Exercise instructions:
Set down the whole listing verbatim.

___ Recorded data

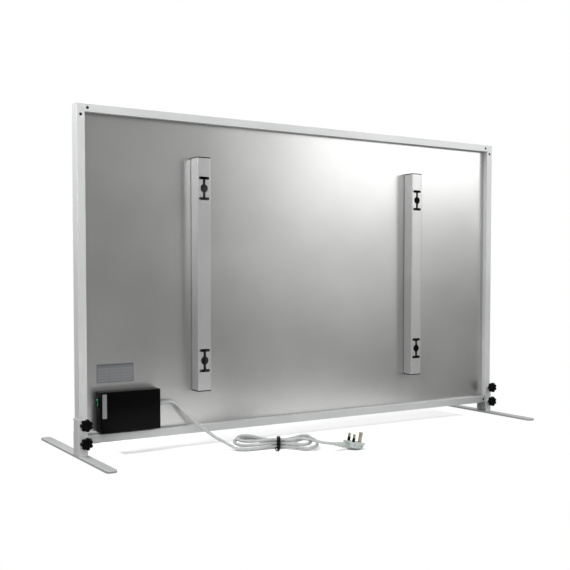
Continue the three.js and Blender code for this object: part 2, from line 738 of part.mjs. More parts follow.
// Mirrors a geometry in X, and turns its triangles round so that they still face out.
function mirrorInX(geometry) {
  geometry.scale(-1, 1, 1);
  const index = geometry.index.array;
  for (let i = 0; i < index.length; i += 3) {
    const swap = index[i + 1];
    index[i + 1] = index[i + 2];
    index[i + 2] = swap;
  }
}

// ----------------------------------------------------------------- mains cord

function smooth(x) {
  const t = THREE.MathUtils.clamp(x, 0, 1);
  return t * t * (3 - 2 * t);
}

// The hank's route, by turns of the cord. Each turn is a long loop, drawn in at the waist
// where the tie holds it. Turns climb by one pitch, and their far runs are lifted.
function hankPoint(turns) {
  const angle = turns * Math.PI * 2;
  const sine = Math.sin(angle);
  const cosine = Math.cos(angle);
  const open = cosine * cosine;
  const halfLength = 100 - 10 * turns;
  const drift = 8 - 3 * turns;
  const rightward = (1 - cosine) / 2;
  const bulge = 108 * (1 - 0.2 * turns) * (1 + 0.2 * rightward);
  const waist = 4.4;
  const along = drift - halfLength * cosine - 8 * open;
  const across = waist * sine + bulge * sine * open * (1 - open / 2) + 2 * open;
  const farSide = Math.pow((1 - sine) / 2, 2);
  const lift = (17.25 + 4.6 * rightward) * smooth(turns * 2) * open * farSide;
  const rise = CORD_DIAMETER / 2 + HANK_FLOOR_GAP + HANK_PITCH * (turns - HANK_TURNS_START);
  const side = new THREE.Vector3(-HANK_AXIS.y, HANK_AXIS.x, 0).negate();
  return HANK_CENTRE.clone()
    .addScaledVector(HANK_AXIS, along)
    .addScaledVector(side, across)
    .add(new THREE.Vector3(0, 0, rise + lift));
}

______

Worked solution:
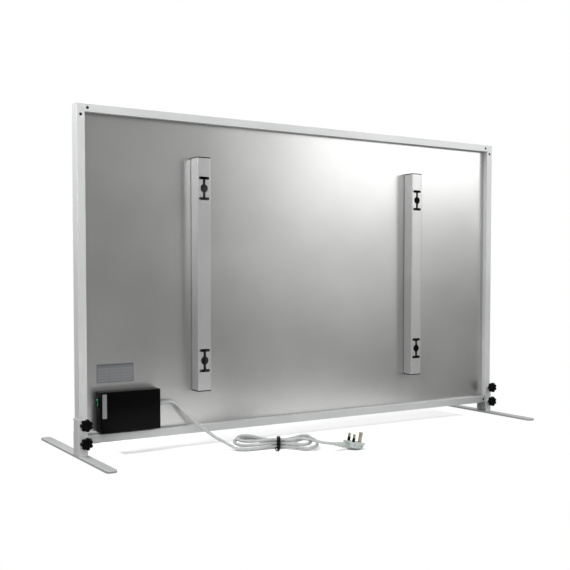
Continue the three.js and Blender code for this object: part 2, from line 738 of part.mjs. More parts follow.
// Mirrors a geometry in X, and turns its triangles round so that they still face out.
function mirrorInX(geometry) {
  geometry.scale(-1, 1, 1);
  const index = geometry.index.array;
  for (let i = 0; i < index.length; i += 3) {
    const swap = index[i + 1];
    index[i + 1] = index[i + 2];
    index[i + 2] = swap;
  }
}

// ----------------------------------------------------------------- mains cord

function smooth(x) {
  const t = THREE.MathUtils.clamp(x, 0, 1);
  return t * t * (3 - 2 * t);
}

// The hank's route, by turns of the cord. Each turn is a long loop, drawn in at the waist
// where the tie holds it. Turns climb by one pitch, and their far runs are lifted.
function hankPoint(turns) {
  const angle = turns * Math.PI * 2;
  const sine = Math.sin(angle);
  const cosine = Math.cos(angle);
  const open = cosine * cosine;
  const halfLength = 100 - 10 * turns;
  const drift = 8 - 3 * turns;
  const rightward = (1 - cosine) / 2;
  const bulge = 108 * (1 - 0.2 * turns) * (1 + 0.2 * rightward);
  const waist = 4.4;
  const along = drift - halfLength * cosine - 8 * open;
  const across = waist * sine + bulge * sine * open * (1 - open / 2) + 2 * open;
  const farSide = Math.pow((1 - sine) / 2, 2);
  const lift = (17.25 + 4.6 * rightward) * smooth(turns * 2) * open * farSide;
  const rise = CORD_DIAMETER / 2 + HANK_FLOOR_GAP + HANK_PITCH * (turns - HANK_TURNS_START);
  const side = new THREE.Vector3(-HANK_AXIS.y, HANK_AXIS.x, 0).negate();
  return HANK_CENTRE.clone()
    .addScaledVector(HANK_AXIS, along)
    .addScaledVector(side, across)
    .add(new THREE.Vector3(0, 0, rise + lift));
}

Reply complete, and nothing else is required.